When an astronaut finally pulls up outside the ISS after all the years of training, it’s hard to believe something so complex and massive is floating about 400 kilometres above Earth. Its lighting only adds to the dramatic effect: the illuminated parts are almost blinding in their vivid detail and crystalline clarity; the shaded parts almost invisibly black.

At some 360,000 kilograms, one of the largest and most complex engineering projects in history floats in a free-fall orbit, moving at the brisk 28,000 kilometres an hour it needs to keep aloft and going through approximately 16 sunrises and sunsets every 24 hours.

The giant H-shaped aluminium modular canister encloses a pressurised, temperature-controlled habitat. It needs to; in the hostile environment of space, temperatures can range from around –65.5 degrees Celsius to more than 150 degrees Celsius.
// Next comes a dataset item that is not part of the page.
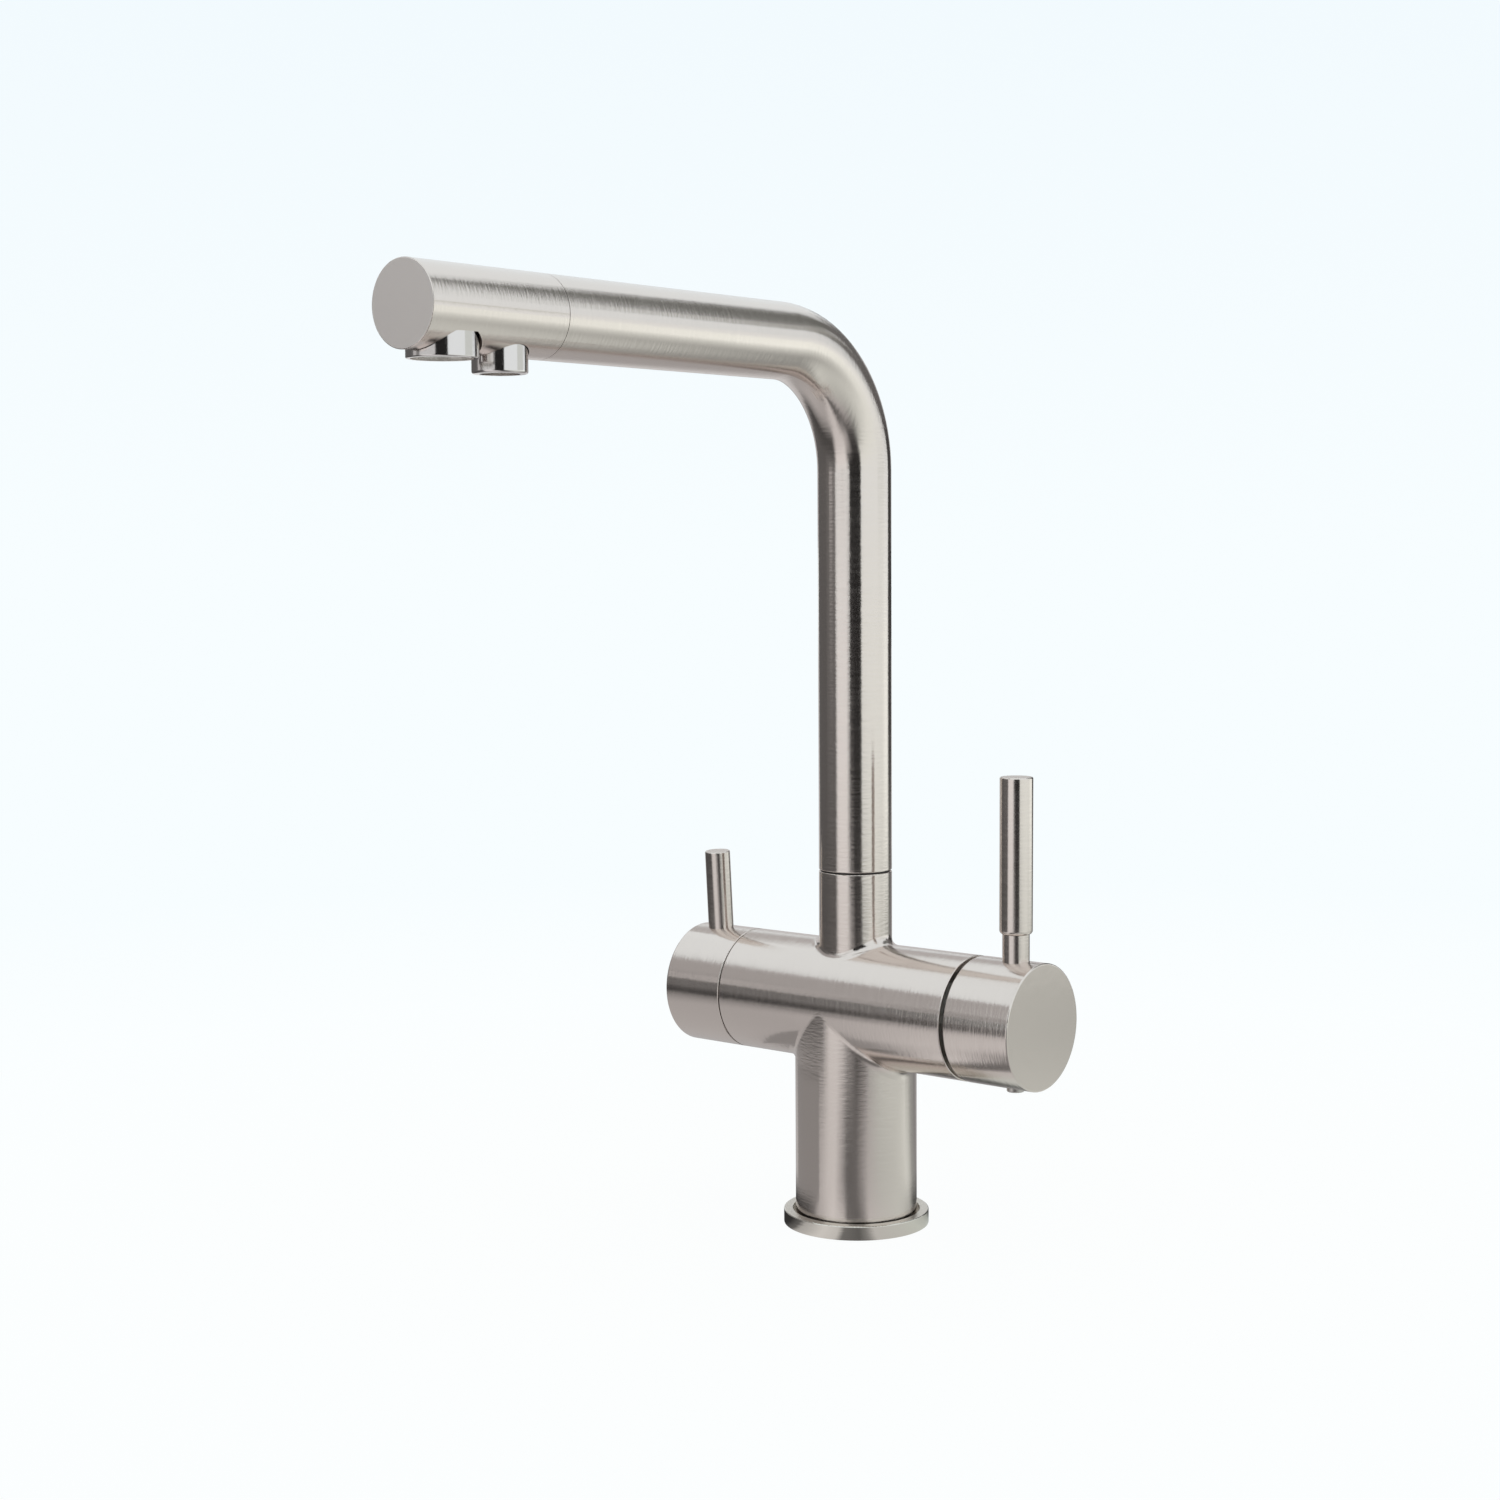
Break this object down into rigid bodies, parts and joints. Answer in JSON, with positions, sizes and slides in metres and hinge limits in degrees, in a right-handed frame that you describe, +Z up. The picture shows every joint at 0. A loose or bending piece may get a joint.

With an interior volume equal to that of two Boeing 767-300s, it has taken more than 80 space launches to assemble over the last ten years and has cost the United States US$44 billion to date. Partners Russia, Canada, the European Union and Japan have also invested heavily.

But the ISS was not the first space lab. In 1973, the 100-tonne Skylab was launched and built using leftover parts from the US Apollo project. Three US crews visited it and logged 3,000 hours of scientific experimentation and ten space walks, but it was plagued with meteorite damage and operational problems. By 1979, it was allowed to fall back to Earth, leading to NASA’s first ever fine for littering. But the idea of the ISS was born.

The international partners made a committment to make the project happen and in 1998, the first stage – the Russian Proton-launched cargo block Zarya, combined with the US Node 1 Pressurized Mating Adapter – became reality. During the last 11 years the ISS has been assembled piece by piece – and it shows.

With 2,500 square metres of electrical power-generating solar panels, a 110-metre-long body of different-shaped sections stacked together like a science project, shiny foil patches and engineering arms hanging out, it looks like it would never fly in a million years. But it does, and with ground support from more than 100,000 people at 500 global facilities, the ISS is open for business 24/7.

In fact, for the crews it’s just another workplace where there’s a job to be done – but with an incredible view from the window.